8 - Se fixer des objectifs irréalistes
Se fixer des objectifs trop ambitieux et pire encore, communiquer dessus, ne pourra à terme que nuire à votre image et votre crédibilité auprès de vos parties prenantes. Ne tombez pas dans le piège du Greenwashing. Soyez pragmatiques. S’engager dans un plan de décarbonation nécessite forcément des investissements. Vous devez prendre en compte la faisabilité opérationnelle des actions que vous souhaitez mener, leur coûts, leur amortissement ou leur rentabilité à terme.
Des outils, comme le module Reduce de Traace, peuvent vous aider à construire votre trajectoire carbone, estimer les résultats de vos actions sur votre empreinte carbone et modéliser leur coût. Des méthodologies, comme celle de la SBTi, vous aident à établir des objectifs fondés sur une approche scientifique.
9 - Ne pas définir de calendrier précis
Des objectifs bien définis doivent s’inscrire dans une temporalité claire. Sans échéancier, il est tentant de sans cesse reporter les actions à plus tard, tandis qu’une temporalité trop courte peut empêcher la mobilisation des ressources humaines et financières nécessaires et pourrait même mettre vos activités en difficulté.
L’UE, par exemple, souhaite ainsi réduire ses émissions de 55% d’ici 2030 et atteindre la neutralité carbone à l’horizon 2050. Cette temporalité qui s’inscrit dans le cadre des Accords de Paris est celle qui fait aujourd’hui consensus pour de nombreux acteurs économiques et financiers.
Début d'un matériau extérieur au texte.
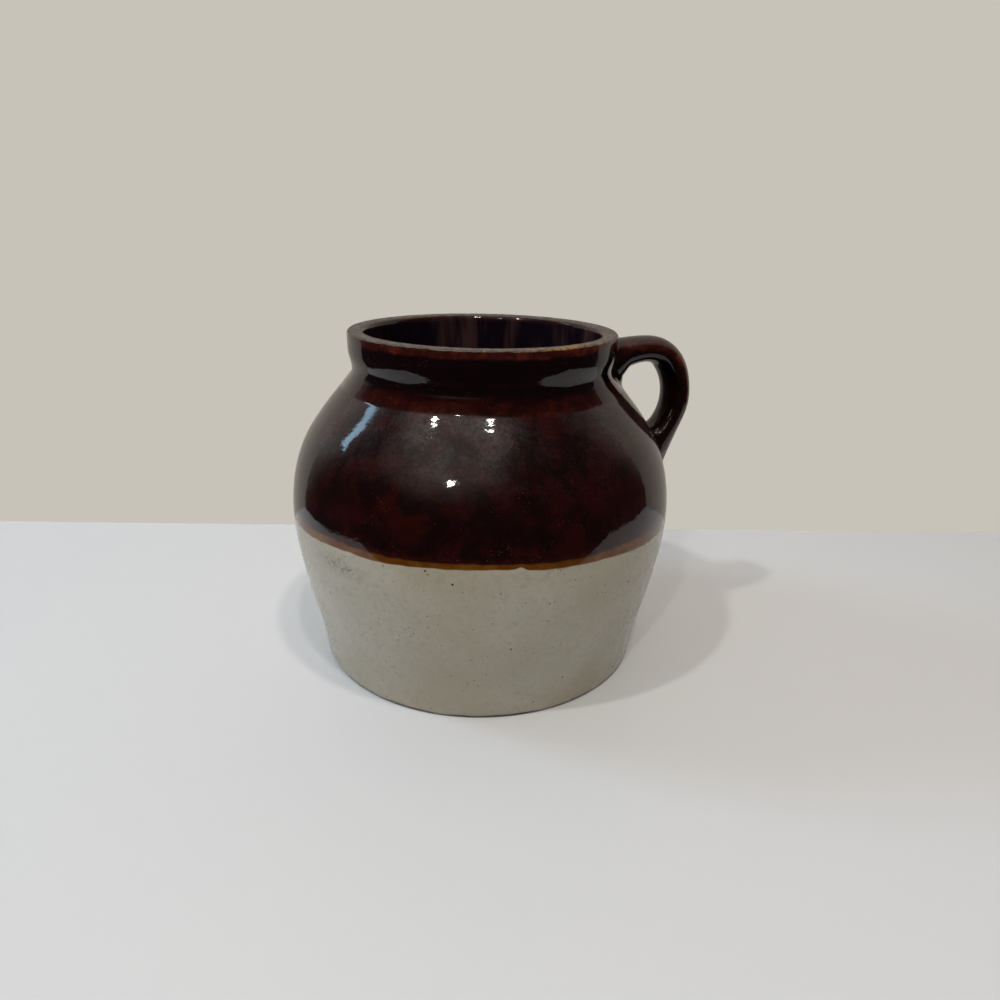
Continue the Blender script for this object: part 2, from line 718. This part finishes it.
def wear_rim(rings):
    """Sinks the rim's bare clay by small grainy wear and a few chips, never above its flat."""
    grain = rough_field(rings, 0.9, 3)
    broad = rough_field(rings, 4.0, 5)
    chips = smooth(0.28, 0.55, rough_field(rings, 2.2, 9))
    front = bell(rust_azimuth, chip_turn)
    sink = 0.03 * (grain + 1) + 0.03 * (broad + 1) + chips * (0.08 + 0.22 * front)
    order = np.arange(len(rings))
    edge = smooth(0, 3, order) * smooth(0, 3, order[::-1])
    rings[:, :, 2] -= sink * edge[:, None]


def build_liner():
    """The thin dark coat of the inside, from the rim's bare turn to the floor's centre."""
    crowding = 1.15
    rings = []
    for depth_in, parts in ((0.0, np.linspace(0, 1, 150)), (liner_coat, np.linspace(1, 0, 80))):
        lengths, path = inside_path(depth_in)
        for part in parts ** crowding:
            length = inner_edge + part * (lengths[-1] - inner_edge)
            r, z = (np.interp(length, lengths, path[:, k]) for k in (0, 1))
            ease = 0.0 if depth_in else coat_step * (1 - smooth(0, 1.0, length - inner_edge))
            rings.append(spun(r + 0.5 * ease, z - ease, AZ))
    rings = np.array(rings)
    thin = smooth(3.0, 0.2, pot_height - 0.4 - rings[:, :, 2]) * 0.8
    piece = make_mesh("liner_coat", rings, loop=True, values={"thin": thin})
    finish_piece(piece, brown_finish("brown_glaze_inside", "inside"), "brown_glaze", "inner_glaze")


# Handle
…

10 - Confondre contribution carbone et compensation carbone
De nombreuses entreprises ont été tentées ces dernières années d’intégrer des mécanismes de compensation dans leur trajectoire carbone. La compensation est une notion bien trop nébuleuse pour être prise en compte dans une trajectoire carbone sérieuse. Elle laisse croire que, sous principe de planter des arbres, vous pouvez maintenir vos niveaux d’émissions de CO2.
Loin de dénigrer les porteurs de projets générant des crédits carbone, les professionnels du carbone préfèrent parler de contribution plutôt que de compensation. Faire l’acquisition de crédits carbone est considéré comme un “bonus”. Vous aidez à lutter contre le réchauffement climatique en investissant dans le développement de puits de carbone mais cela doit être décorrélé des émissions générées par vos activités.
Sur l’aspect strictement réglementaire, la plupart des standards de reporting extra-financier ne tiennent pas compte de l’acquisition de crédits carbone dans la mesure des émissions de GES des entreprises. Ceux-ci peuvent être cités mais dans des catégories à part pour ne pas jouer sur la confusion entre les émissions de l’entreprise et ses efforts de contribution.
Conclusion
Réussir un projet carbone nécessite anticipation, rigueur et implication de l’ensemble des parties prenantes. Éviter les erreurs courantes, qu'il s'agisse d'une mauvaise gouvernance, d'une collecte de données imprécise ou d'objectifs mal calibrés, est crucial pour construire une stratégie carbone solide et durable. En s’appuyant sur une méthodologie adaptée et en se fixant des objectifs réalistes, les entreprises peuvent non seulement répondre aux exigences réglementaires mais aussi contribuer activement à la lutte contre le réchauffement climatique tout en renforçant leur pérennité.